### Task to carry out
Every record here should be printed again exactly.

### Raw records
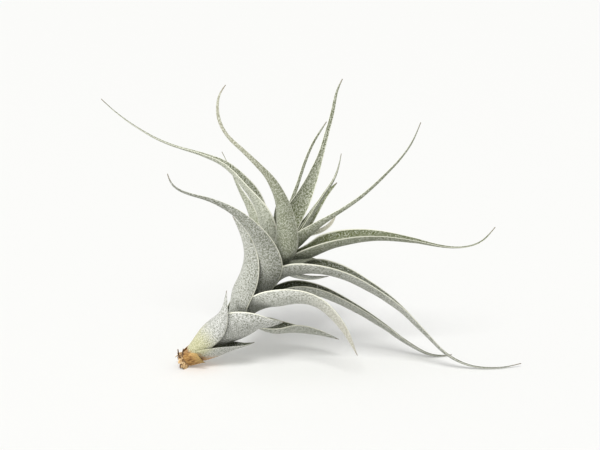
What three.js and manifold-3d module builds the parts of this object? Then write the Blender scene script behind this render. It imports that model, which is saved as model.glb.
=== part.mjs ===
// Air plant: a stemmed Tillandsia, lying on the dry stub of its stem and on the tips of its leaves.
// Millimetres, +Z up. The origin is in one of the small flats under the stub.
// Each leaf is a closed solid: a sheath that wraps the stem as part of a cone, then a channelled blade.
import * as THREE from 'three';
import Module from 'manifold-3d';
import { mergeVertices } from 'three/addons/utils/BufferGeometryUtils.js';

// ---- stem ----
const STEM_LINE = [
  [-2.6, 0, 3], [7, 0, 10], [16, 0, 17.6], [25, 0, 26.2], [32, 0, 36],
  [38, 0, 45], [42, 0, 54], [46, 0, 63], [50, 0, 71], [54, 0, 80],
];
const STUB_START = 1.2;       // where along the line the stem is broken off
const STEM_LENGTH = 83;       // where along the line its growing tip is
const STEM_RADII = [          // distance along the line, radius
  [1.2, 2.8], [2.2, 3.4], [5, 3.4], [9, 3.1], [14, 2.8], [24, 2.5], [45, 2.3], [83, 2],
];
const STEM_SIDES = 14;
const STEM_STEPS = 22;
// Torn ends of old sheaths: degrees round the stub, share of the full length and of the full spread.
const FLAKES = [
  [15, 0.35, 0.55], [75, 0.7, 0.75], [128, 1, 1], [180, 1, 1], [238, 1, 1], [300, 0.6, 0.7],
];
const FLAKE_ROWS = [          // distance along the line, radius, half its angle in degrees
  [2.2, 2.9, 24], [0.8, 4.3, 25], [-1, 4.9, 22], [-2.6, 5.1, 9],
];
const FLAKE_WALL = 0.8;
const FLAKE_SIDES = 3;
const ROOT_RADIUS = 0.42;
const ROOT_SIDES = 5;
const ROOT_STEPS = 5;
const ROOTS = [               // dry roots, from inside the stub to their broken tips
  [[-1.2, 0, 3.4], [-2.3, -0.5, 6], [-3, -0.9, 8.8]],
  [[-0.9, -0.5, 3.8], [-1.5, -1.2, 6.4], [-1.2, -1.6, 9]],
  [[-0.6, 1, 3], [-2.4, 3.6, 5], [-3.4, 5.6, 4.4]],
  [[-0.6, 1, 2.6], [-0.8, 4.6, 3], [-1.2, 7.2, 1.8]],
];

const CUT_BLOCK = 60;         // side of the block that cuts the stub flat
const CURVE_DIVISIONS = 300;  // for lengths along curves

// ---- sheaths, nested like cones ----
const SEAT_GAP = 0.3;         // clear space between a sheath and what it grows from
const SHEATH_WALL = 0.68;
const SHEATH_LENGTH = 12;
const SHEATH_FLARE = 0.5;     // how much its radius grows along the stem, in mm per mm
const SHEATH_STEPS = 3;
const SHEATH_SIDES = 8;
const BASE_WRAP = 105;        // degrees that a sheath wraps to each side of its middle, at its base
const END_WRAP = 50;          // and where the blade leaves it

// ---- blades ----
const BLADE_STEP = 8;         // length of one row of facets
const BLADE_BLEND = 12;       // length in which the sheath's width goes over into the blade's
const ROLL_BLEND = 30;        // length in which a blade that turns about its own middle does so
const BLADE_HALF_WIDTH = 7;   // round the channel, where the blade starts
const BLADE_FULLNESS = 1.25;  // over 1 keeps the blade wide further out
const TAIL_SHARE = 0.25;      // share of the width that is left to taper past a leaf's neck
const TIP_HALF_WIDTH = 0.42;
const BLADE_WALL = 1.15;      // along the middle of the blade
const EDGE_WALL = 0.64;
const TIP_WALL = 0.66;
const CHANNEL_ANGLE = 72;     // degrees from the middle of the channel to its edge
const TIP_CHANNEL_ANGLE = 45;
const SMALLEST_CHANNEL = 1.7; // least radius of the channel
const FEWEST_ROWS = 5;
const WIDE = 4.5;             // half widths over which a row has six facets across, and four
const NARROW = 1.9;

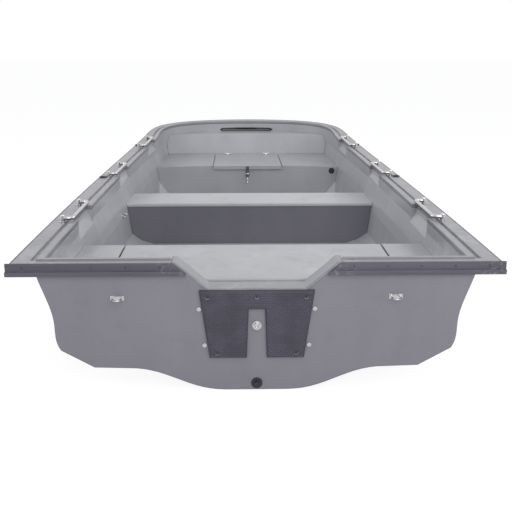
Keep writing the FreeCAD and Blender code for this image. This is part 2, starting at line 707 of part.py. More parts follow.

### Output
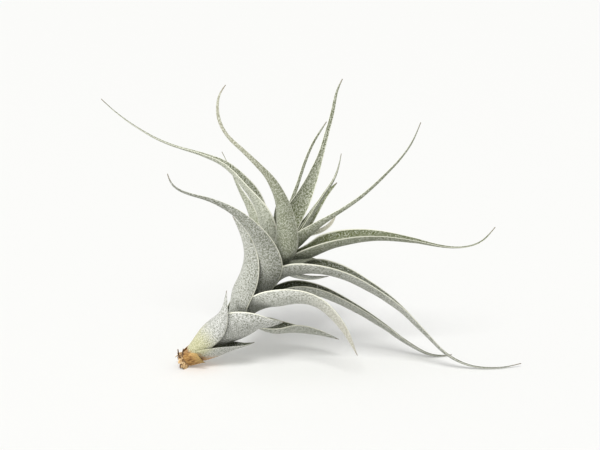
What three.js and manifold-3d module builds the parts of this object? Then write the Blender scene script behind this render. It imports that model, which is saved as model.glb.
=== part.mjs ===
// Air plant: a stemmed Tillandsia, lying on the dry stub of its stem and on the tips of its leaves.
// Millimetres, +Z up. The origin is in one of the small flats under the stub.
// Each leaf is a closed solid: a sheath that wraps the stem as part of a cone, then a channelled blade.
import * as THREE from 'three';
import Module from 'manifold-3d';
import { mergeVertices } from 'three/addons/utils/BufferGeometryUtils.js';

// ---- stem ----
const STEM_LINE = [
  [-2.6, 0, 3], [7, 0, 10], [16, 0, 17.6], [25, 0, 26.2], [32, 0, 36],
  [38, 0, 45], [42, 0, 54], [46, 0, 63], [50, 0, 71], [54, 0, 80],
];
const STUB_START = 1.2;       // where along the line the stem is broken off
const STEM_LENGTH = 83;       // where along the line its growing tip is
const STEM_RADII = [          // distance along the line, radius
  [1.2, 2.8], [2.2, 3.4], [5, 3.4], [9, 3.1], [14, 2.8], [24, 2.5], [45, 2.3], [83, 2],
];
const STEM_SIDES = 14;
const STEM_STEPS = 22;
// Torn ends of old sheaths: degrees round the stub, share of the full length and of the full spread.
const FLAKES = [
  [15, 0.35, 0.55], [75, 0.7, 0.75], [128, 1, 1], [180, 1, 1], [238, 1, 1], [300, 0.6, 0.7],
];
const FLAKE_ROWS = [          // distance along the line, radius, half its angle in degrees
  [2.2, 2.9, 24], [0.8, 4.3, 25], [-1, 4.9, 22], [-2.6, 5.1, 9],
];
const FLAKE_WALL = 0.8;
const FLAKE_SIDES = 3;
const ROOT_RADIUS = 0.42;
const ROOT_SIDES = 5;
const ROOT_STEPS = 5;
const ROOTS = [               // dry roots, from inside the stub to their broken tips
  [[-1.2, 0, 3.4], [-2.3, -0.5, 6], [-3, -0.9, 8.8]],
  [[-0.9, -0.5, 3.8], [-1.5, -1.2, 6.4], [-1.2, -1.6, 9]],
  [[-0.6, 1, 3], [-2.4, 3.6, 5], [-3.4, 5.6, 4.4]],
  [[-0.6, 1, 2.6], [-0.8, 4.6, 3], [-1.2, 7.2, 1.8]],
];

const CUT_BLOCK = 60;         // side of the block that cuts the stub flat
const CURVE_DIVISIONS = 300;  // for lengths along curves

// ---- sheaths, nested like cones ----
const SEAT_GAP = 0.3;         // clear space between a sheath and what it grows from
const SHEATH_WALL = 0.68;
const SHEATH_LENGTH = 12;
const SHEATH_FLARE = 0.5;     // how much its radius grows along the stem, in mm per mm
const SHEATH_STEPS = 3;
const SHEATH_SIDES = 8;
const BASE_WRAP = 105;        // degrees that a sheath wraps to each side of its middle, at its base
const END_WRAP = 50;          // and where the blade leaves it

// ---- blades ----
const BLADE_STEP = 8;         // length of one row of facets
const BLADE_BLEND = 12;       // length in which the sheath's width goes over into the blade's
const ROLL_BLEND = 30;        // length in which a blade that turns about its own middle does so
const BLADE_HALF_WIDTH = 7;   // round the channel, where the blade starts
const BLADE_FULLNESS = 1.25;  // over 1 keeps the blade wide further out
const TAIL_SHARE = 0.25;      // share of the width that is left to taper past a leaf's neck
const TIP_HALF_WIDTH = 0.42;
const BLADE_WALL = 1.15;      // along the middle of the blade
const EDGE_WALL = 0.64;
const TIP_WALL = 0.66;
const CHANNEL_ANGLE = 72;     // degrees from the middle of the channel to its edge
const TIP_CHANNEL_ANGLE = 45;
const SMALLEST_CHANNEL = 1.7; // least radius of the channel
const FEWEST_ROWS = 5;
const WIDE = 4.5;             // half widths over which a row has six facets across, and four
const NARROW = 1.9;

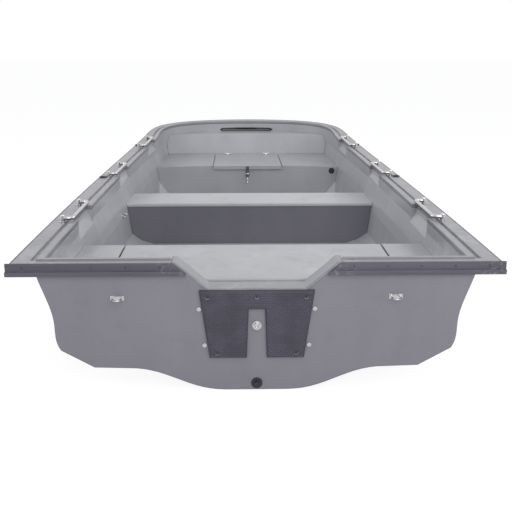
Keep writing the FreeCAD and Blender code for this image. This is part 2, starting at line 707 of part.py. More parts follow.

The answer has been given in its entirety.